## Task requirements
Copy the records below exactly as they are written.

## Material provided

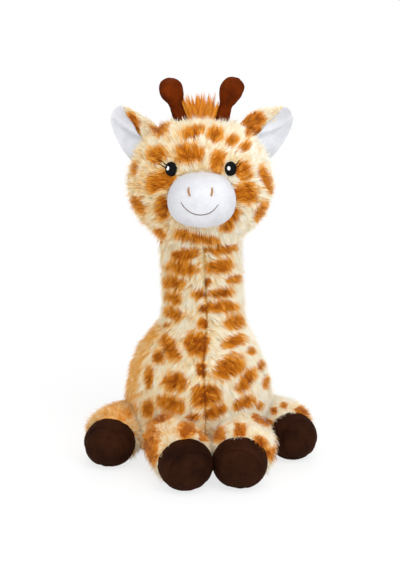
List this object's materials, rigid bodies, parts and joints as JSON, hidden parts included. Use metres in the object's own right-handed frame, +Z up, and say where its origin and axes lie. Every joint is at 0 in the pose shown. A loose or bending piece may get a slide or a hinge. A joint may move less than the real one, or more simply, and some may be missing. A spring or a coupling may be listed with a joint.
{
  "type": "plush giraffe",
  "caption": "Sitting plush giraffe with a long stuffed neck, turning head, flapping ears, soft legs with velour hooves, horns and a tail.",
  "frame": {"origin": "on the floor, centre of the bounding box", "axes": "+Z up through the neck, the toy faces -Y, its own left is +X"},
  "size_m": [0.245, 0.2737, 0.4001],
  "materials": {
    "fur": "medium-pile fur fabric, cream with orange-brown patches",
    "white_velour": "white short-pile velour",
    "rust_velour": "rust-brown short-pile velour",
    "dark_velour": "dark brown short-pile velour",
    "long_pile": "long orange pile",
    "thread": "satin-stitched black thread",
    "filling": "white polyester fibre filling"
  },
  "bodies": {
    "torso": {"torso_skin": "fur", "torso_stuffing": "filling"},
    "neck": {"neck_skin": "fur", "neck_stuffing": "filling"},
    "head": {"head_skin": "fur", "head_stuffing": "filling", "muzzle_skin": "white_velour", "muzzle_stuffing": "filling", "eye_left": "thread", "eye_right": "thread", "horn_left_sleeve": "rust_velour", "horn_left_stuffing": "filling", "horn_right_sleeve": "rust_velour", "horn_right_stuffing": "filling", "hair_tuft": "long_pile"},
    "ear_left": {"ear_left_outer": "fur", "ear_left_lining": "white_velour"},
    "ear_right": {"ear_right_outer": "fur", "ear_right_lining": "white_velour"},
    "front_leg_left": {"front_leg_left_skin": "fur", "front_leg_left_stuffing": "filling", "front_leg_left_hoof_band": "dark_velour", "front_leg_left_hoof_sole": "dark_velour"},
    "front_leg_right": {"front_leg_right_skin": "fur", "front_leg_right_stuffing": "filling", "front_leg_right_hoof_band": "dark_velour", "front_leg_right_hoof_sole": "dark_velour"},
    "hind_leg_left": {"hind_leg_left_skin": "fur", "hind_leg_left_stuffing": "filling", "hind_leg_left_hoof_band": "dark_velour", "hind_leg_left_hoof_sole": "dark_velour"},
    "hind_leg_right": {"hind_leg_right_skin": "fur", "hind_leg_right_stuffing": "filling", "hind_leg_right_hoof_band": "dark_velour", "hind_leg_right_hoof_sole": "dark_velour"},
    "tail": {"tail": "fur", "tail_tuft": "long_pile"}
  },
  "joints": [
    {"name": "neck_lean", "type": "hinge", "parent": "torso", "child": "neck", "pos_m": [0, 0, 0.09503], "axis": [1, 0, 0], "range_deg": [-8, 8], "stiffness_Nm_per_rad": 1.5},
    {"name": "head_turn", "type": "hinge", "parent": "neck", "child": "head", "pos_m": [0, 0, 0.29203], "axis": [0, 0, 1], "range_deg": [-20, 20], "stiffness_Nm_per_rad": 0.3},
    {"name": "ear_left_flap", "type": "hinge", "parent": "head", "child": "ear_left", "pos_m": [0.05866, -0.00007, 0.33508], "axis": [0.4317, 0.0761, -0.8988], "range_deg": [-12, 12], "stiffness_Nm_per_rad": 0.02},
    {"name": "ear_right_flap", "type": "hinge", "parent": "head", "child": "ear_right", "pos_m": [-0.0581, 0.0081, 0.33508], "axis": [-0.4169, 0.1355, -0.8988], "range_deg": [-12, 12], "stiffness_Nm_per_rad": 0.02},
    {"name": "front_leg_left_lift", "type": "hinge", "parent": "torso", "child": "front_leg_left", "pos_m": [0.03997, -0.06001, 0.036], "axis": [-1, 0, 0], "range_deg": [0, 24], "stiffness_Nm_per_rad": 0.3},
    {"name": "front_leg_right_lift", "type": "hinge", "parent": "torso", "child": "front_leg_right", "pos_m": [-0.03997, -0.06001, 0.036], "axis": [-1, 0, 0], "range_deg": [0, 24], "stiffness_Nm_per_rad": 0.3},
    {"name": "hind_leg_left_splay", "type": "hinge", "parent": "torso", "child": "hind_leg_left", "pos_m": [0.076, 0.00503, 0.0285], "axis": [0, 0, 1], "range_deg": [0, 20], "stiffness_Nm_per_rad": 0.3},
    {"name": "hind_leg_right_splay", "type": "hinge", "parent": "torso", "child": "hind_leg_right", "pos_m": [-0.076, 0.00503, 0.0285], "axis": [0, 0, -1], "range_deg": [0, 20], "stiffness_Nm_per_rad": 0.3},
    {"name": "tail_wag", "type": "hinge", "parent": "torso", "child": "tail", "pos_m": [0, 0.0818, 0.045], "axis": [0, 0, 1], "range_deg": [-25, 25], "stiffness_Nm_per_rad": 0.01}
  ]
}
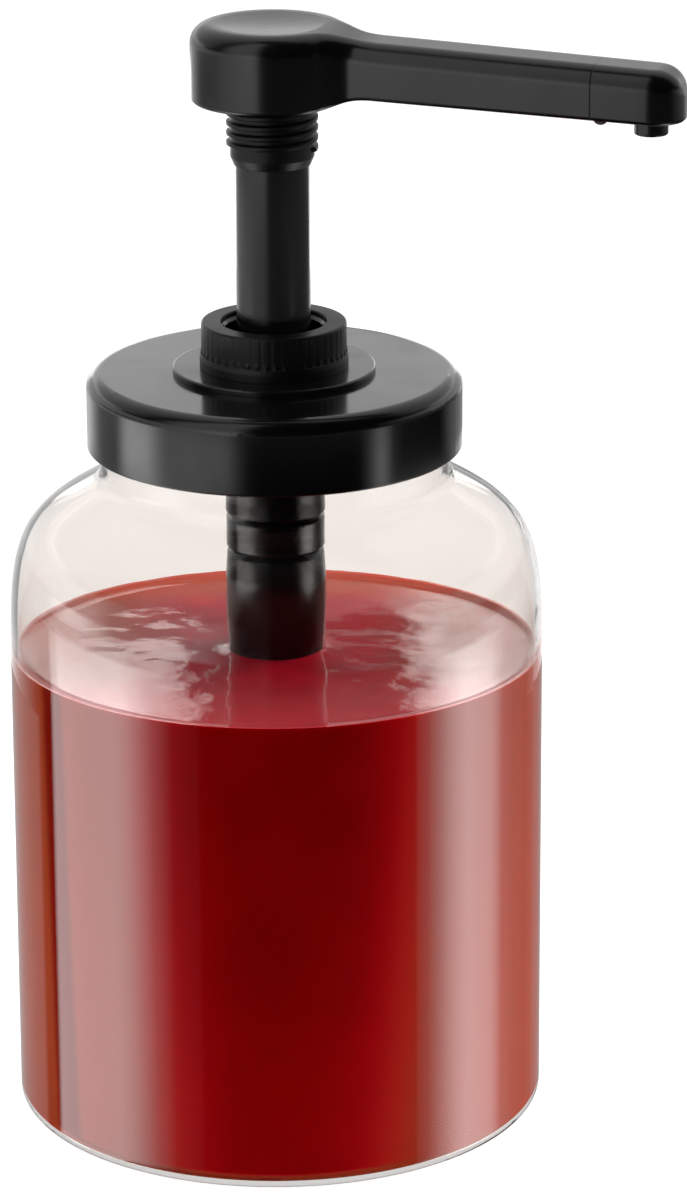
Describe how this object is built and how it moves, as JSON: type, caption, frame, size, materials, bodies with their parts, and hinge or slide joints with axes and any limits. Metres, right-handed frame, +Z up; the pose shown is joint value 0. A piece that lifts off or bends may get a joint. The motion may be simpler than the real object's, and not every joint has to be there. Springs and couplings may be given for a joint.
{
  "type": "syrup dispenser",
  "caption": "Clear wide-mouth jar of syrup with a screw lid and a lock-down pump: pressing the round head lifts syrup up the stem and out of the long swivelling spout.",
  "frame": {"origin": "centre of the jar's base, on the surface it stands on", "axes": "+Z up along the pump and the jar, +X along the spout, +Y to the left of the spout seen from the pump's head"},
  "size_m": [0.1579, 0.124, 0.259],
  "materials": {
    "clear_plastic": "clear, glossy",
    "red_syrup": "wet, glossy",
    "black_lid_plastic": "semi-gloss",
    "black_pump_plastic": "satin",
    "white_liner": "soft foam",
    "black_seal": "matte",
    "natural_plastic": "milky, satin",
    "spring_steel": "drawn wire"
  },
  "bodies": {
    "jar": {"jar": "clear_plastic", "syrup_fill": "red_syrup"},
    "lid_and_pump": {"lid": "black_lid_plastic", "lid_liner": "white_liner", "flange_disc": "black_lid_plastic", "body_gasket": "black_seal", "pump_body": "black_pump_plastic", "locking_collar": "black_pump_plastic", "stem_bush": "natural_plastic", "wiper_seal": "black_seal", "coupling_ring": "black_pump_plastic", "pump_cylinder": "black_pump_plastic", "inlet_cage": "natural_plastic", "return_spring": "spring_steel", "dip_tube": "natural_plastic"},
    "plunger": {"piston": "natural_plastic", "piston_seal": "black_seal"},
    "head_and_stem": {"head": "black_pump_plastic", "lock_sleeve": "black_pump_plastic", "stem": "black_pump_plastic", "outlet_cage": "natural_plastic", "spout_tip": "black_pump_plastic"},
    "inlet_ball": {"inlet_ball": "spring_steel"},
    "outlet_ball": {"outlet_ball": "spring_steel"}
  },
  "joints": [
    {"name": "lid_lift", "type": "slide", "parent": "jar", "child": "lid_and_pump", "axis": [0, 0, 1], "range_m": [0, 0.175]},
    {"name": "pump_stroke", "type": "slide", "parent": "lid_and_pump", "child": "plunger", "axis": [0, 0, -1], "range_m": [0, 0.041], "stiffness_N_per_m": 150, "springref_m": -0.025, "deforming": ["return_spring"]},
    {"name": "spout_swivel", "type": "hinge", "parent": "plunger", "child": "head_and_stem", "pos_m": [0, 0, 0.1276], "axis": [0, 0, 1], "continuous": true},
    {"name": "inlet_ball_lift", "type": "slide", "parent": "lid_and_pump", "child": "inlet_ball", "axis": [0, 0, 1], "range_m": [0, 0.002]},
    {"name": "outlet_ball_lift", "type": "slide", "parent": "head_and_stem", "child": "outlet_ball", "axis": [0, 0, 1], "range_m": [0, 0.002]}
  ]
}
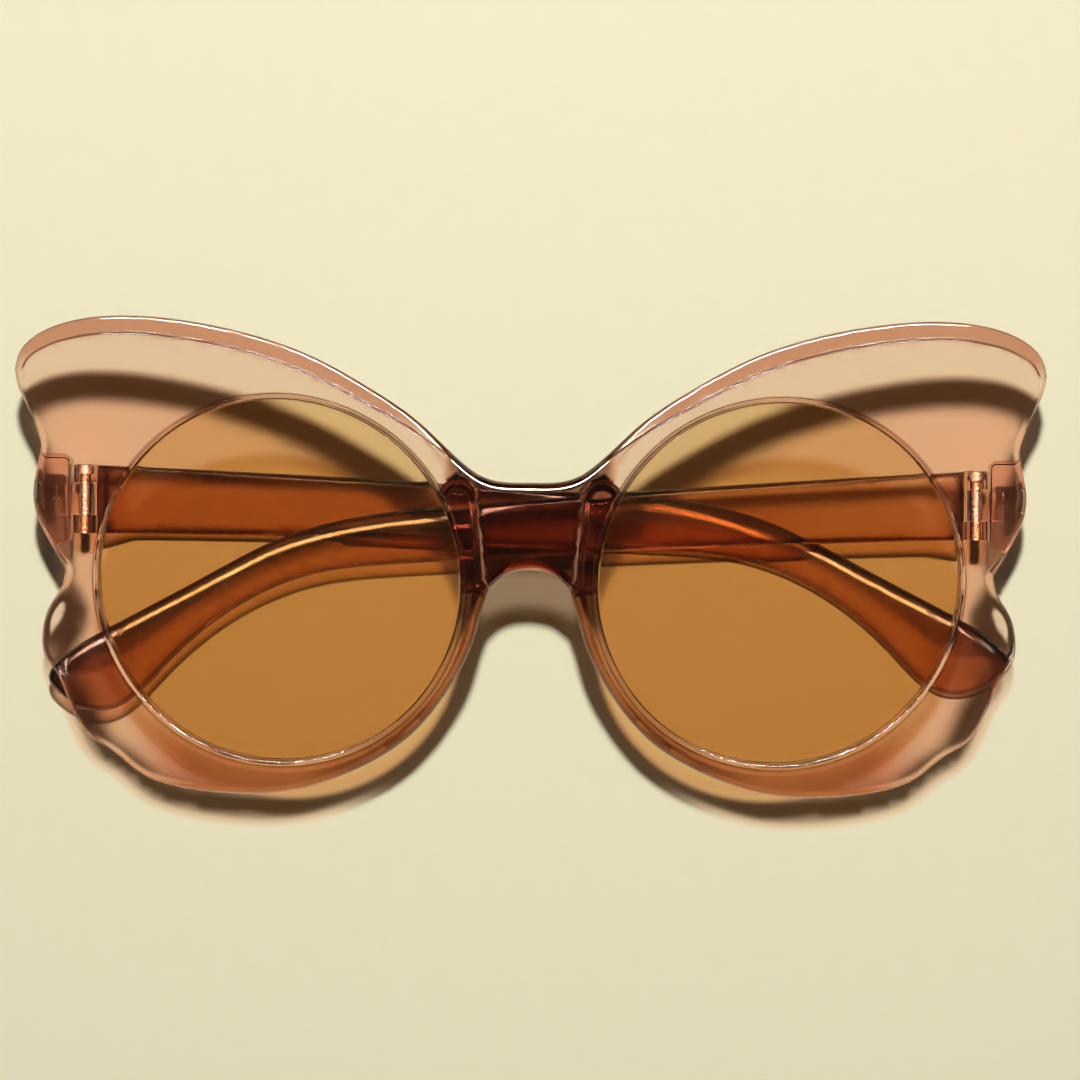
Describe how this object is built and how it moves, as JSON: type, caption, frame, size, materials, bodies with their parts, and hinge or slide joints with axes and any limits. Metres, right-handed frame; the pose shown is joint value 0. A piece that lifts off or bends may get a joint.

## Answer to the problem
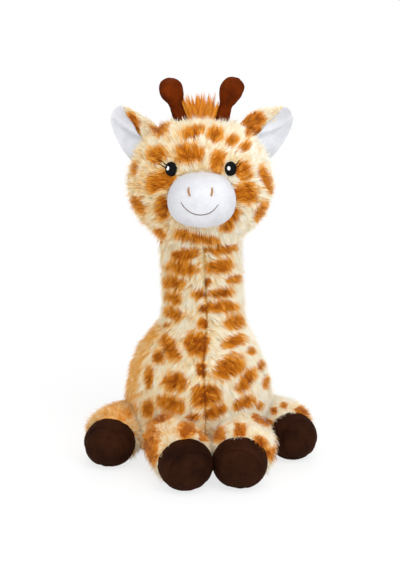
List this object's materials, rigid bodies, parts and joints as JSON, hidden parts included. Use metres in the object's own right-handed frame, +Z up, and say where its origin and axes lie. Every joint is at 0 in the pose shown. A loose or bending piece may get a slide or a hinge. A joint may move less than the real one, or more simply, and some may be missing. A spring or a coupling may be listed with a joint.
{
  "type": "plush giraffe",
  "caption": "Sitting plush giraffe with a long stuffed neck, turning head, flapping ears, soft legs with velour hooves, horns and a tail.",
  "frame": {"origin": "on the floor, centre of the bounding box", "axes": "+Z up through the neck, the toy faces -Y, its own left is +X"},
  "size_m": [0.245, 0.2737, 0.4001],
  "materials": {
    "fur": "medium-pile fur fabric, cream with orange-brown patches",
    "white_velour": "white short-pile velour",
    "rust_velour": "rust-brown short-pile velour",
    "dark_velour": "dark brown short-pile velour",
    "long_pile": "long orange pile",
    "thread": "satin-stitched black thread",
    "filling": "white polyester fibre filling"
  },
  "bodies": {
    "torso": {"torso_skin": "fur", "torso_stuffing": "filling"},
    "neck": {"neck_skin": "fur", "neck_stuffing": "filling"},
    "head": {"head_skin": "fur", "head_stuffing": "filling", "muzzle_skin": "white_velour", "muzzle_stuffing": "filling", "eye_left": "thread", "eye_right": "thread", "horn_left_sleeve": "rust_velour", "horn_left_stuffing": "filling", "horn_right_sleeve": "rust_velour", "horn_right_stuffing": "filling", "hair_tuft": "long_pile"},
    "ear_left": {"ear_left_outer": "fur", "ear_left_lining": "white_velour"},
    "ear_right": {"ear_right_outer": "fur", "ear_right_lining": "white_velour"},
    "front_leg_left": {"front_leg_left_skin": "fur", "front_leg_left_stuffing": "filling", "front_leg_left_hoof_band": "dark_velour", "front_leg_left_hoof_sole": "dark_velour"},
    "front_leg_right": {"front_leg_right_skin": "fur", "front_leg_right_stuffing": "filling", "front_leg_right_hoof_band": "dark_velour", "front_leg_right_hoof_sole": "dark_velour"},
    "hind_leg_left": {"hind_leg_left_skin": "fur", "hind_leg_left_stuffing": "filling", "hind_leg_left_hoof_band": "dark_velour", "hind_leg_left_hoof_sole": "dark_velour"},
    "hind_leg_right": {"hind_leg_right_skin": "fur", "hind_leg_right_stuffing": "filling", "hind_leg_right_hoof_band": "dark_velour", "hind_leg_right_hoof_sole": "dark_velour"},
    "tail": {"tail": "fur", "tail_tuft": "long_pile"}
  },
  "joints": [
    {"name": "neck_lean", "type": "hinge", "parent": "torso", "child": "neck", "pos_m": [0, 0, 0.09503], "axis": [1, 0, 0], "range_deg": [-8, 8], "stiffness_Nm_per_rad": 1.5},
    {"name": "head_turn", "type": "hinge", "parent": "neck", "child": "head", "pos_m": [0, 0, 0.29203], "axis": [0, 0, 1], "range_deg": [-20, 20], "stiffness_Nm_per_rad": 0.3},
    {"name": "ear_left_flap", "type": "hinge", "parent": "head", "child": "ear_left", "pos_m": [0.05866, -0.00007, 0.33508], "axis": [0.4317, 0.0761, -0.8988], "range_deg": [-12, 12], "stiffness_Nm_per_rad": 0.02},
    {"name": "ear_right_flap", "type": "hinge", "parent": "head", "child": "ear_right", "pos_m": [-0.0581, 0.0081, 0.33508], "axis": [-0.4169, 0.1355, -0.8988], "range_deg": [-12, 12], "stiffness_Nm_per_rad": 0.02},
    {"name": "front_leg_left_lift", "type": "hinge", "parent": "torso", "child": "front_leg_left", "pos_m": [0.03997, -0.06001, 0.036], "axis": [-1, 0, 0], "range_deg": [0, 24], "stiffness_Nm_per_rad": 0.3},
    {"name": "front_leg_right_lift", "type": "hinge", "parent": "torso", "child": "front_leg_right", "pos_m": [-0.03997, -0.06001, 0.036], "axis": [-1, 0, 0], "range_deg": [0, 24], "stiffness_Nm_per_rad": 0.3},
    {"name": "hind_leg_left_splay", "type": "hinge", "parent": "torso", "child": "hind_leg_left", "pos_m": [0.076, 0.00503, 0.0285], "axis": [0, 0, 1], "range_deg": [0, 20], "stiffness_Nm_per_rad": 0.3},
    {"name": "hind_leg_right_splay", "type": "hinge", "parent": "torso", "child": "hind_leg_right", "pos_m": [-0.076, 0.00503, 0.0285], "axis": [0, 0, -1], "range_deg": [0, 20], "stiffness_Nm_per_rad": 0.3},
    {"name": "tail_wag", "type": "hinge", "parent": "torso", "child": "tail", "pos_m": [0, 0.0818, 0.045], "axis": [0, 0, 1], "range_deg": [-25, 25], "stiffness_Nm_per_rad": 0.01}
  ]
}
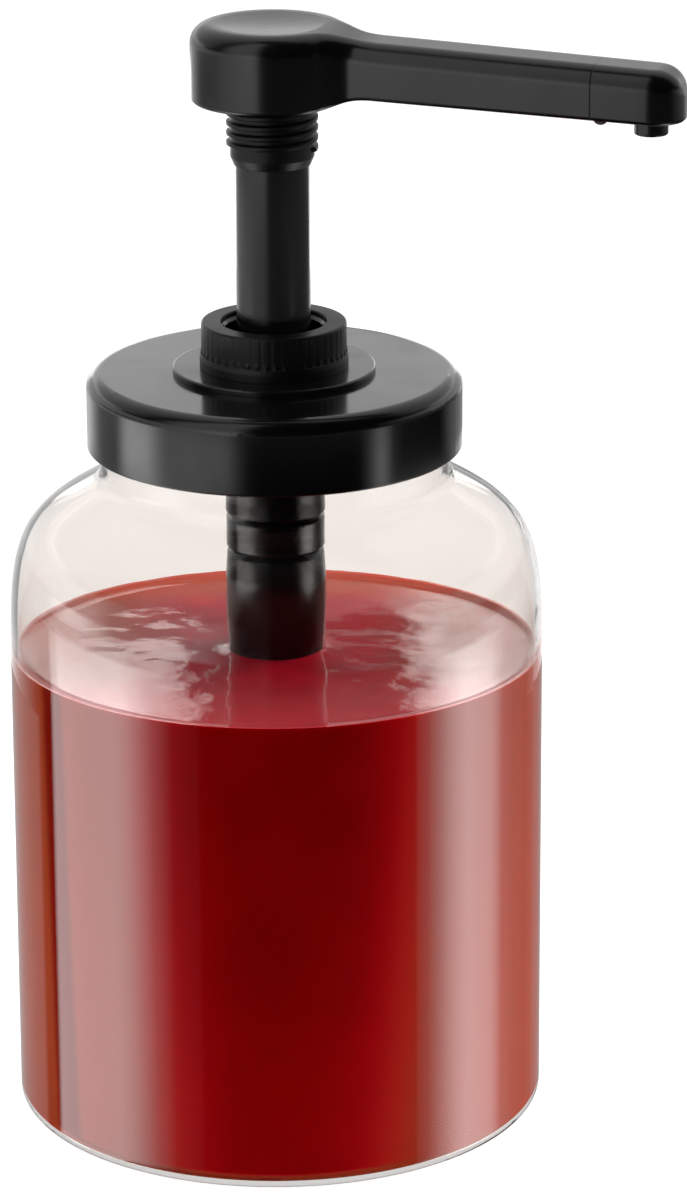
Describe how this object is built and how it moves, as JSON: type, caption, frame, size, materials, bodies with their parts, and hinge or slide joints with axes and any limits. Metres, right-handed frame, +Z up; the pose shown is joint value 0. A piece that lifts off or bends may get a joint. The motion may be simpler than the real object's, and not every joint has to be there. Springs and couplings may be given for a joint.
{
  "type": "syrup dispenser",
  "caption": "Clear wide-mouth jar of syrup with a screw lid and a lock-down pump: pressing the round head lifts syrup up the stem and out of the long swivelling spout.",
  "frame": {"origin": "centre of the jar's base, on the surface it stands on", "axes": "+Z up along the pump and the jar, +X along the spout, +Y to the left of the spout seen from the pump's head"},
  "size_m": [0.1579, 0.124, 0.259],
  "materials": {
    "clear_plastic": "clear, glossy",
    "red_syrup": "wet, glossy",
    "black_lid_plastic": "semi-gloss",
    "black_pump_plastic": "satin",
    "white_liner": "soft foam",
    "black_seal": "matte",
    "natural_plastic": "milky, satin",
    "spring_steel": "drawn wire"
  },
  "bodies": {
    "jar": {"jar": "clear_plastic", "syrup_fill": "red_syrup"},
    "lid_and_pump": {"lid": "black_lid_plastic", "lid_liner": "white_liner", "flange_disc": "black_lid_plastic", "body_gasket": "black_seal", "pump_body": "black_pump_plastic", "locking_collar": "black_pump_plastic", "stem_bush": "natural_plastic", "wiper_seal": "black_seal", "coupling_ring": "black_pump_plastic", "pump_cylinder": "black_pump_plastic", "inlet_cage": "natural_plastic", "return_spring": "spring_steel", "dip_tube": "natural_plastic"},
    "plunger": {"piston": "natural_plastic", "piston_seal": "black_seal"},
    "head_and_stem": {"head": "black_pump_plastic", "lock_sleeve": "black_pump_plastic", "stem": "black_pump_plastic", "outlet_cage": "natural_plastic", "spout_tip": "black_pump_plastic"},
    "inlet_ball": {"inlet_ball": "spring_steel"},
    "outlet_ball": {"outlet_ball": "spring_steel"}
  },
  "joints": [
    {"name": "lid_lift", "type": "slide", "parent": "jar", "child": "lid_and_pump", "axis": [0, 0, 1], "range_m": [0, 0.175]},
    {"name": "pump_stroke", "type": "slide", "parent": "lid_and_pump", "child": "plunger", "axis": [0, 0, -1], "range_m": [0, 0.041], "stiffness_N_per_m": 150, "springref_m": -0.025, "deforming": ["return_spring"]},
    {"name": "spout_swivel", "type": "hinge", "parent": "plunger", "child": "head_and_stem", "pos_m": [0, 0, 0.1276], "axis": [0, 0, 1], "continuous": true},
    {"name": "inlet_ball_lift", "type": "slide", "parent": "lid_and_pump", "child": "inlet_ball", "axis": [0, 0, 1], "range_m": [0, 0.002]},
    {"name": "outlet_ball_lift", "type": "slide", "parent": "head_and_stem", "child": "outlet_ball", "axis": [0, 0, 1], "range_m": [0, 0.002]}
  ]
}
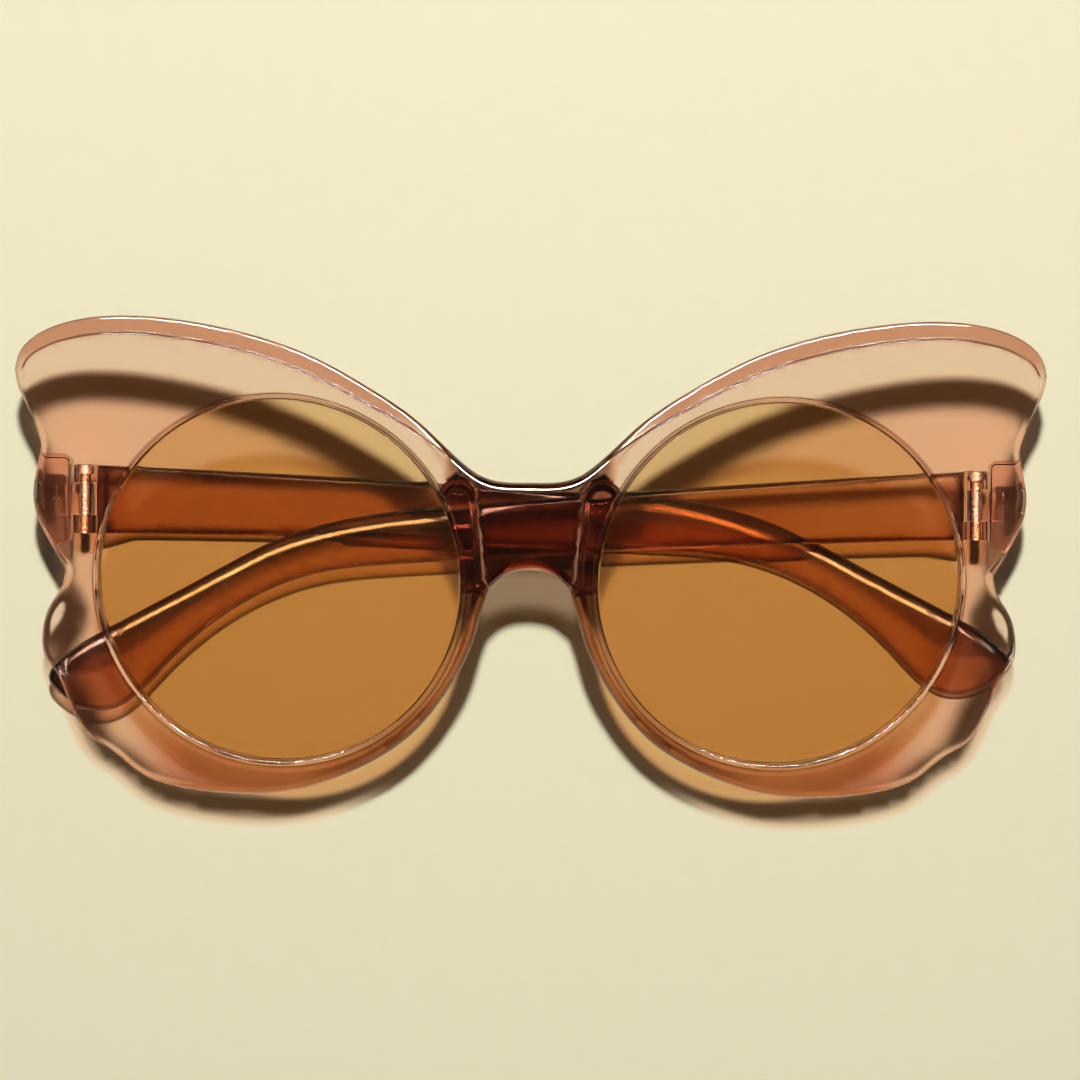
Describe how this object is built and how it moves, as JSON: type, caption, frame, size, materials, bodies with their parts, and hinge or slide joints with axes and any limits. Metres, right-handed frame; the pose shown is joint value 0. A piece that lifts off or bends may get a joint.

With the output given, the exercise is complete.